The California Public Utilities Commission (CPUC) released a report this month on the costs of California’s progress in generating more electricity from renewable power, and there was good news.
Prices of new contract bids submitted to utilities last year were about 30 percent lower than in 2009, according to the report, signaling a more competitive future for the renewable power industry in California.
Until now, the CPUC has released quarterly reports on the number of contracts signed by utilities toward meeting California’s goal of getting 33 percent of its retail electricity sales from clean, renewable sources by 2020.
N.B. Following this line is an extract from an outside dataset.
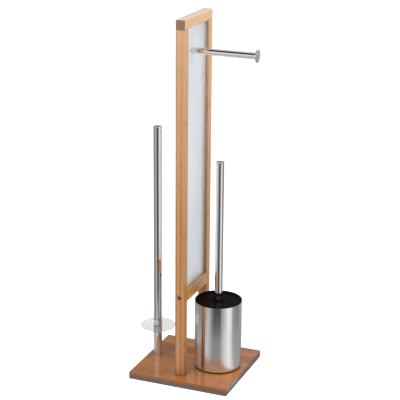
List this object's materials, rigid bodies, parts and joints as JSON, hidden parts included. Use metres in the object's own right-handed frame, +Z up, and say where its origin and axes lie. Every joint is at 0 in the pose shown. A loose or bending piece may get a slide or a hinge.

The new report is the first time that the actual costs that utilities have paid for renewables since 2003—and expect to pay in the future—have been made public, due to a new legislative mandate requiring an annual report on how much is being spent to obtain renewable energy.
While the current report shows that renewable power continues to be more expensive than the costs of burning fossil fuels to generate electricity, it also points to a more affordable future for clean energy.
Renewables serving us now
The weighted average utility cost of delivered renewable electricity (that is, electrons delivering to the grid now) in 2011 ranged from 5 to 8.6 cents per kilowatt hour (kWh). That’s pretty price competitive considering that I paid an average of 14 cents per kWh on my January electricity bill.
So why so cheap? It’s important to remember that these prices are by and large from renewable energy facilities that were built way before the Renewables Portfolio Standard (RPS) program got started. These are the costs to run a facility, not build it from the ground up. In most cases, these projects are so old that many of their capital costs have been paid off. Small hydropower, geothermal, and biomass facilities are a hearty portion of this mix.
Renewables in the works
The report shows that the weighted average cost of contracts signed and approved by the CPUC to meet future RPS requirements ranged from 12.1 to 13.3 cents per kWh in 2011. Now remember, these are mostly the costs to build new renewable energy facilities (not just to buy power from existing ones), including a lot more wind farms and solar plants. The 2011 prices reflect negotiations that likely began in 2009, which means that they do not reflect the significant price reductions we’ve seen in the renewable energy market since then, particularly in the cost of building photovoltaic power plants due to the steep drop in solar panel prices globally.
The increased costs of renewables between 2003 and 2011 should be consumed with a grain of salt. Building new renewable energy projects in California is challenging and many of the approved projects will never actually get built. As the market has matured, more developers are competing for projects and they have a better understanding of what it takes to get the job done. I would not be surprised if we saw several of the more expensive contracts signed in previous years replaced by newer projects that are priced more competitively.
As San Francisco Chronicle business reporter David Baker writes in his article “Renewable energy costs are starting to come down:” ”New contract bids submitted to the utilities last year were about 30 percent lower than in 2009, according to the report. Those contracts haven’t been signed yet, so they weren’t included in the 2011 average.”
It’s a most promising sign that California’s ambitious blueprint for the future relies on greater use of clean energy which not only mitigates climate change, but is developing an industry poised to deliver more affordable rates to consumers.